Lifting occurs when the paint does not bind with that it is being painted on or the paint is not 100% cured out . I have done tape outs on Plastic, Wood, Metal and even Glass using wicked with out issue , The few times I had any issue it was due to me not prepping it right .
Well what can I do other than washing the canopy with soapy water then sanding it with 400 grit first one way then the other? I spray very light coats especially the first few. Would spraying a coat of the intercoat clear alone first help?
 
Painting on plastic without some sort of a primer is risky and almost never works. I would suggest trying the Autobourne sealers from Createx.
Clean, degrease, skuff using red scotch pad (or equivalent grade sandpaper), clean, degrease again, then the sealer. Put on allowing each coat to dry to a flat finish. You are good to go.
I did this on an e-bike and the sealer is bulletproof....Alot of masking and not one pull up
Cheers
 
Yes if you aren't/don't want to use a plastic primer for some reason (weight perhaps?) then definitely try Autobourne sealers. They can go direct to plastic, and if you match the sealer as close to the base colour you want to use, you can not only save paint, but reach the colour you want quicker with just a couple of light layers. (again saving weight if that's an issue.)
 
The others have given great advice as far as prep concerns and when to apply tape.

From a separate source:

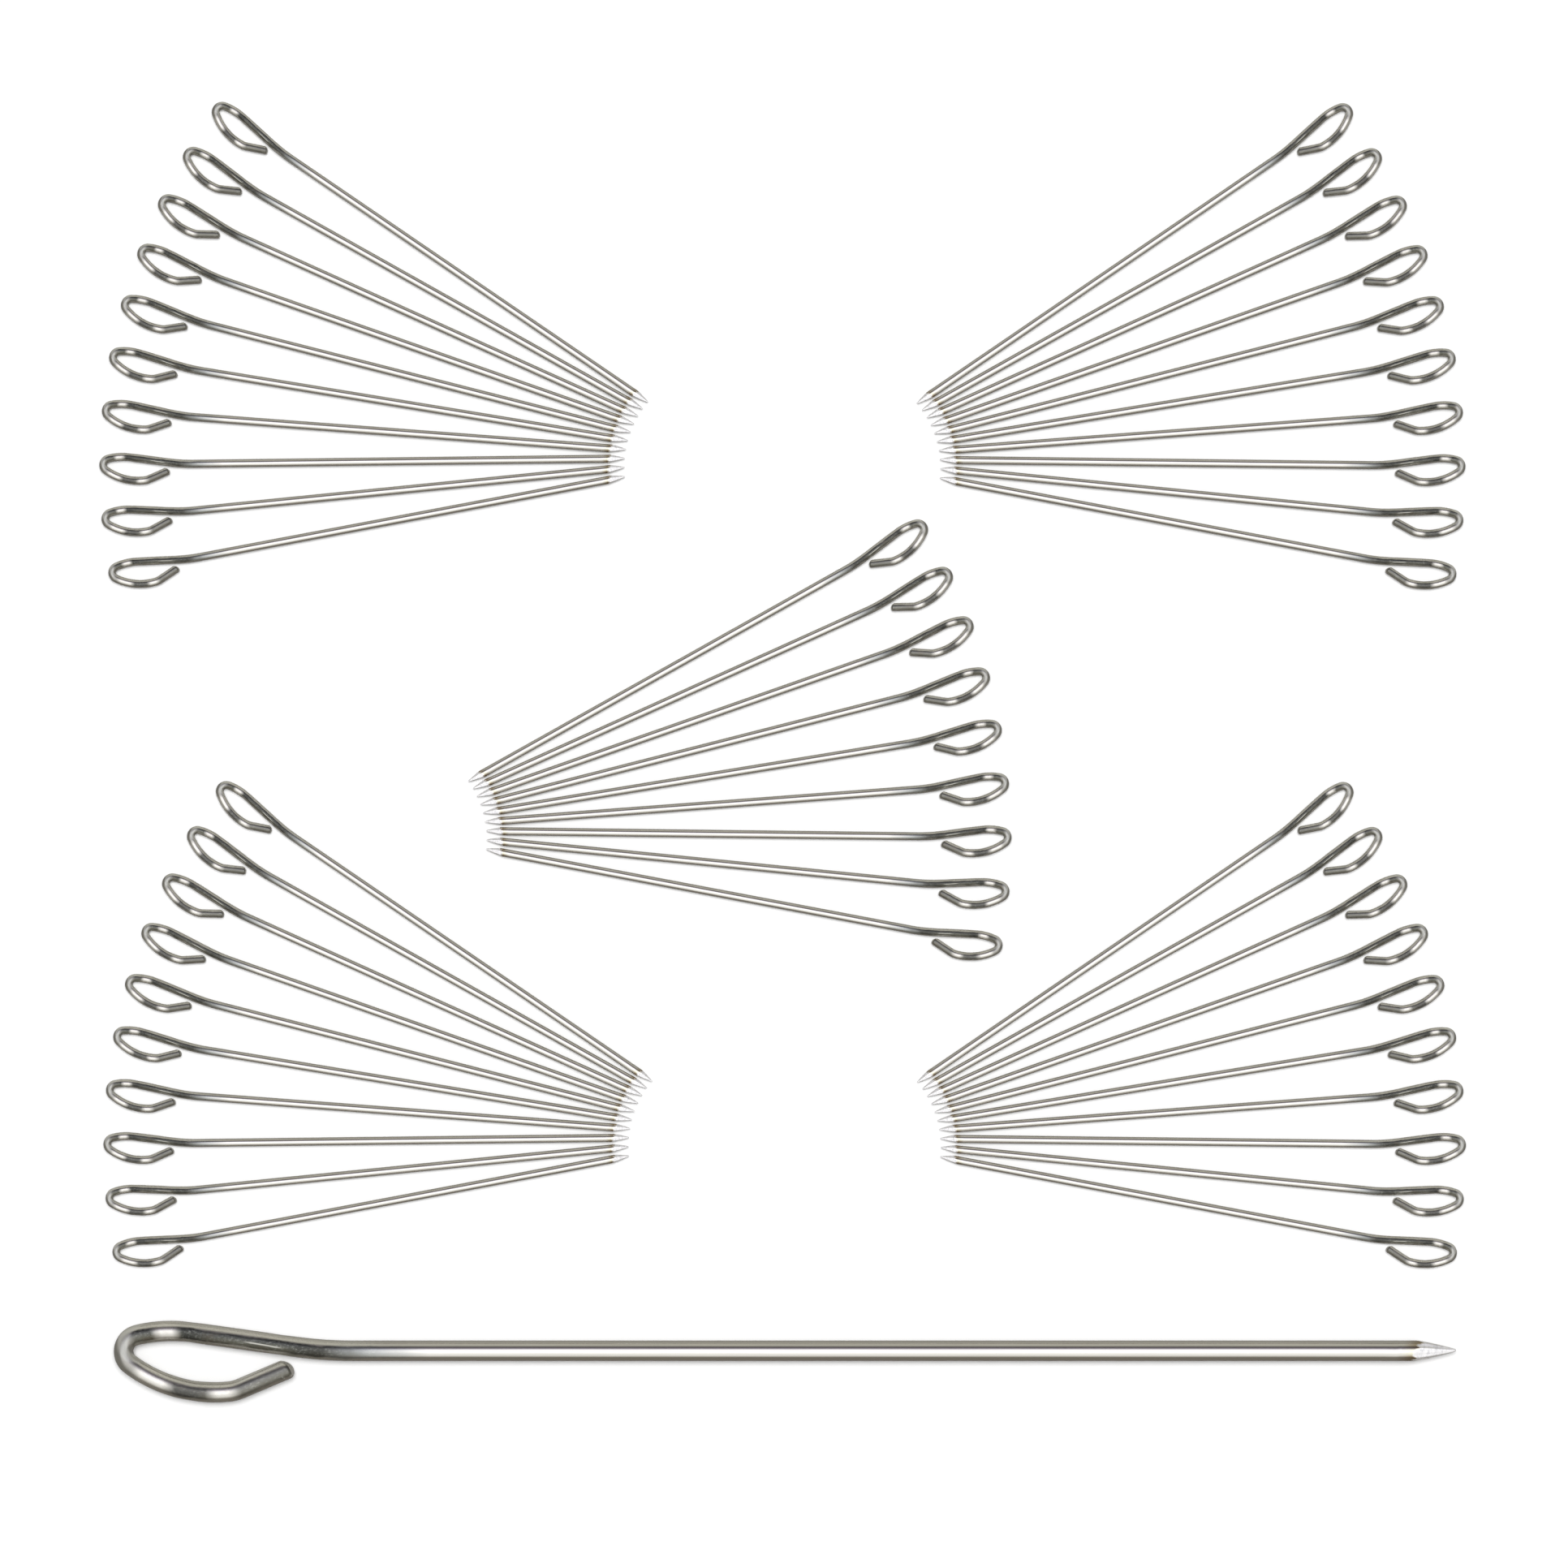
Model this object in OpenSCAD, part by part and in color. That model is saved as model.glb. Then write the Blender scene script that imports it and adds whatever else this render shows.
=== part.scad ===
// A set of lacing needles laid out flat: fans of small needles and one large needle of the same shape.
// Each needle is one steel wire with a ground point at one end and an open teardrop eye at the other.
// The set lies on z = 0, centred on the origin, and each needle is a separate piece.

/* [Needle] */
// Length of a small needle, from the outer end of the eye to the point
needle_length = 115; // [90:1:160]
// Diameter of a small needle's wire
wire_d = 1.75; // [1.2:0.05:1.9]
// Length of the ground point
point_length = 3.2; // [2:0.1:6]
// Diameter of the flat left at the tip of the point
tip_d = 0.2; // [0.1:0.05:0.4]

/* [Eye] */
// Radius of the shallow bend where the shank becomes the eye
neck_radius = 37; // [20:1:60]
// Turn of that shallow bend, away from the open side
neck_angle = 8; // [4:0.5:12]
// Length of the straight side of the eye
side_length = 8.7; // [6:0.1:14]
// Radius of the bend that starts the eye's far end
crown_radius = 13; // [8:0.5:20]
// Turn of that bend
crown_angle = 21.5; // [15:0.5:30]
// Radius of the tight bend at the eye's far end
nose_radius = 1.4; // [1.3:0.05:3]
// Turn of the tight bend
nose_angle = 130; // [110:1:140]
// Radius of the long bend on the open side
sweep_radius = 12.2; // [8:0.1:20]
// Turn of the long bend
sweep_angle = 42.5; // [30:0.5:50]
// Radius of the last bend, which turns the tail back towards the shank
heel_radius = 3; // [2:0.1:6]
// Turn of the last bend
heel_angle = 17; // [8:1:20]
// Length of the straight tail that ends in the cut
tail_length = 4.7; // [3:0.1:5]

/* [Fans] */
// Angle of a fan's first needle below the horizontal
first_angle = 34.3; // [20:0.1:40]
// Angle from each needle to the next
step_angle = 5; // [4.9:0.05:6]
// Distance from a fan's focus to the first needle's point
first_gap = 21.3; // [21:0.1:40]
// Extra distance for each needle after the first
step_gap = 0.19; // [0:0.01:0.5]
// Distance of the upper and lower fans' foci to the left and right of the centre line
focus_x = 11.6; // [8:0.1:30]
// Height of the upper fans' foci above the centre of the set
upper_y = 64.3; // [60:0.1:80]
// Height of the lower fans' foci
lower_y = -84.2; // [-90:0.1:-80]
// Focus of the middle fan, to the right
middle_x = -87.7; // [-95:0.1:-80]
// Focus of the middle fan, upwards
middle_y = -17; // [-20:0.1:-10]

/* [Large needle] */
// How many times larger than a small needle it is
large_scale = 2.552; // [1:0.001:2.6]
// Position of its point to the right
large_x = 147; // [140:0.5:150]
// Position of its axis, upwards
large_y = -130.9; // [-140:0.1:-130]

/* [Hidden] */
$fn = 48;
steel = [0.62, 0.60, 0.55];
needles_in_fan = 10;

// Fans as [name, focus, mirrored, first needle]. A mirrored fan spreads to the right, and the middle
// fan lacks the steepest needle. Each focus is a little off its mark, as a hand laid the fans.
FANS = [
    ["upper_left", [-focus_x - 0.5, upper_y + 0.2], false, 0],
    ["upper_right", [focus_x, upper_y - 0.1], true, 0],
    ["middle", [middle_x, middle_y], true, 1],
    ["lower_left", [-focus_x + 0.4, lower_y + 0.1], false, 0],
    ["lower_right", [focus_x + 0.1, lower_y - 0.1], true, 0],
];

function needle_name(fan, i) = str(fan[0], "_needle_", i - fan[3] + 1);

// Distance along the shank's axis from the start of the neck to the outer end of the eye
nose_heading = crown_angle - neck_angle;
eye_length = neck_radius * sin(neck_angle)
    + side_length * cos(neck_angle)
    + crown_radius * (sin(nose_heading) + sin(neck_angle))
    + nose_radius * (1 - sin(nose_heading))
    + wire_d / 2;
shank_length = needle_length - point_length - eye_length;

// The wire from the ground point's base to the cut end, as lengths of [straight length] or
// [bend radius, turn]. A turn below 0 goes to the right.
WIRE = [
    [shank_length],
    [neck_radius, -neck_angle],
    [side_length],
    [crown_radius, crown_angle],
    [nose_radius, nose_angle],
    [sweep_radius, sweep_angle],
    [heel_radius, heel_angle],
    [tail_length],
];

// Every second length, from the shank on, runs a little way into the lengths beside it, which are
// a hair thicker, so that the wire is one solid
lap = 0.1;
hair = 0.01;

function laps(i) = i % 2 == 0;
function wire_r(i) = wire_d / 2 + (laps(i) ? 0 : hair);

// A straight length of wire that runs along +X from the origin
module straight(length, r, extra) {
    translate([-extra, 0, 0])
        rotate([0, 90, 0])
            cylinder(r = r, h = length + 2 * extra);
}

// A bend in the wire that starts at the origin along +X and turns to the left, or to the right below 0
module bend(radius, turn, r, extra) {
    extra_turn = extra / radius * 180 / PI;
    translate([0, sign(turn) * radius, 0])
        rotate((turn > 0 ? -90 : 90 + turn) - extra_turn)
            rotate_extrude(angle = abs(turn) + 2 * extra_turn)
                translate([radius, 0])
                    circle(r = r);
}

// Moves its children from the start of a length of wire to its end
module after(piece) {
    if (len(piece) == 1) {
        translate([piece[0], 0, 0])
            children();
    } else {
        side = sign(piece[1]);
        translate([0, side * piece[0], 0])
            rotate(piece[1])
                translate([0, -side * piece[0], 0])
                    children();
    }
}

// The wire from its length i to the cut end
module bent_wire(i = 0) {
    piece = WIRE[i];
    extra = laps(i) ? lap : 0;
    if (len(piece) == 1)
        straight(piece[0], wire_r(i), extra);
    else
        bend(piece[0], piece[1], wire_r(i), extra);
    if (i < len(WIRE) - 1)
        after(piece)
            bent_wire(i + 1);
}

// The ground point, with its tip at the origin and its base towards -X
module ground_point() {
    translate([-point_length, 0, 0])
        rotate([0, 90, 0])
            cylinder(r1 = wire_d / 2 + hair, r2 = tip_d / 2, h = point_length);
}

// One needle on z = 0 with its tip over the origin, its point along +X and the eye's open side towards -Y
module needle() {
    color(steel)
        translate([0, 0, wire_d / 2 + hair])
            union() {
                ground_point();
                translate([-point_length, 0, 0])
                    rotate(180)
                        bent_wire();
            }
}

// A small needle on its ray of a fan
module small_needle(fan, i) {
    translate(fan[1])
        mirror([fan[2] ? 1 : 0, 0, 0])
            rotate(i * step_angle - first_angle)
                translate([-first_gap - i * step_gap, 0, 0])
                    needle();
}

module large_needle() {
    translate([large_x, large_y, 0])
        scale(large_scale)
            needle();
}

large_needle();
for (fan = FANS)
    for (i = [fan[3] : needles_in_fan - 1])
        small_needle(fan, i);
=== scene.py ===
"""Looks for the lacing needle set: each needle is a swept steel wire with a ground point and a cut end."""

import math

import bpy
import numpy as np
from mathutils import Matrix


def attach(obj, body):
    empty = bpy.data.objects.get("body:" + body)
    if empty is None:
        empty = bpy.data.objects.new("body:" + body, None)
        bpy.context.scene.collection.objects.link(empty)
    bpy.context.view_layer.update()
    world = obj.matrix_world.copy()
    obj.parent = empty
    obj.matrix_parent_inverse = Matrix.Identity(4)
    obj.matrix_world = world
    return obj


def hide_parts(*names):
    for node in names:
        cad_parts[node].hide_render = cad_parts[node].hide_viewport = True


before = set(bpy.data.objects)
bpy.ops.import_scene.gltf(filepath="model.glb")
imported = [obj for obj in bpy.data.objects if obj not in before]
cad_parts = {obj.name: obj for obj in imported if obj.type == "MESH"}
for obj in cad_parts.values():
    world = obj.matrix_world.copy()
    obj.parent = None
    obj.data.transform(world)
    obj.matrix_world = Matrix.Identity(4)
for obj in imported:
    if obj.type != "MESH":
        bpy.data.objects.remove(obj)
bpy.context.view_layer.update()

MM = 0.001
SURFACE = "steel_wire"


# --- sizes, in millimetres and degrees, as in the CAD part ---------------------------------------

# A small needle has its tip at the origin, its point along +X and the eye's open side towards -Y
NEEDLE_LENGTH = 115
WIRE_R = 0.875
POINT_LENGTH = 3.2
TIP_R = 0.1
AXIS_HEIGHT = 0.885

# Lengths of the eye's wire, as (straight length,) or (bend radius, turn)
NECK = (37, -8)
SIDE = (8.7,)
CROWN = (13, 21.5)
NOSE = (1.4, 130)
SWEEP = (12.2, 42.5)
HEEL = (3, 17)
TAIL = (4.7,)

# Fans as name, focus, mirrored, first needle
FANS = [
    ("upper_left", (-12.1, 64.5), False, 0),
    ("upper_right", (11.6, 64.2), True, 0),
    ("middle", (-87.7, -17.0), True, 1),
    ("lower_left", (-11.2, -84.1), False, 0),
    ("lower_right", (11.7, -84.3), True, 0),
]
NEEDLES_IN_FAN = 10
FIRST_ANGLE = 34.3
STEP_ANGLE = 5
FIRST_GAP = 21.3
STEP_GAP = 0.19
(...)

As far as the original question whether you can use water based paint over and/or under solvent based systems... yes, you can. I did it for years. It's a good idea to try it on a test panel first to confirm. I never had any issues airbrushing small portions of water based or solvent based colors over the other, but I don't know what you're using. As far as using a water based intercoat to cover or protect solvent based work... I wouldn't recommend it. Use a solvent based intercoat and use the same system as your other layers. Mixing solvent based systems can lead to major failures if you don't know what you're doing.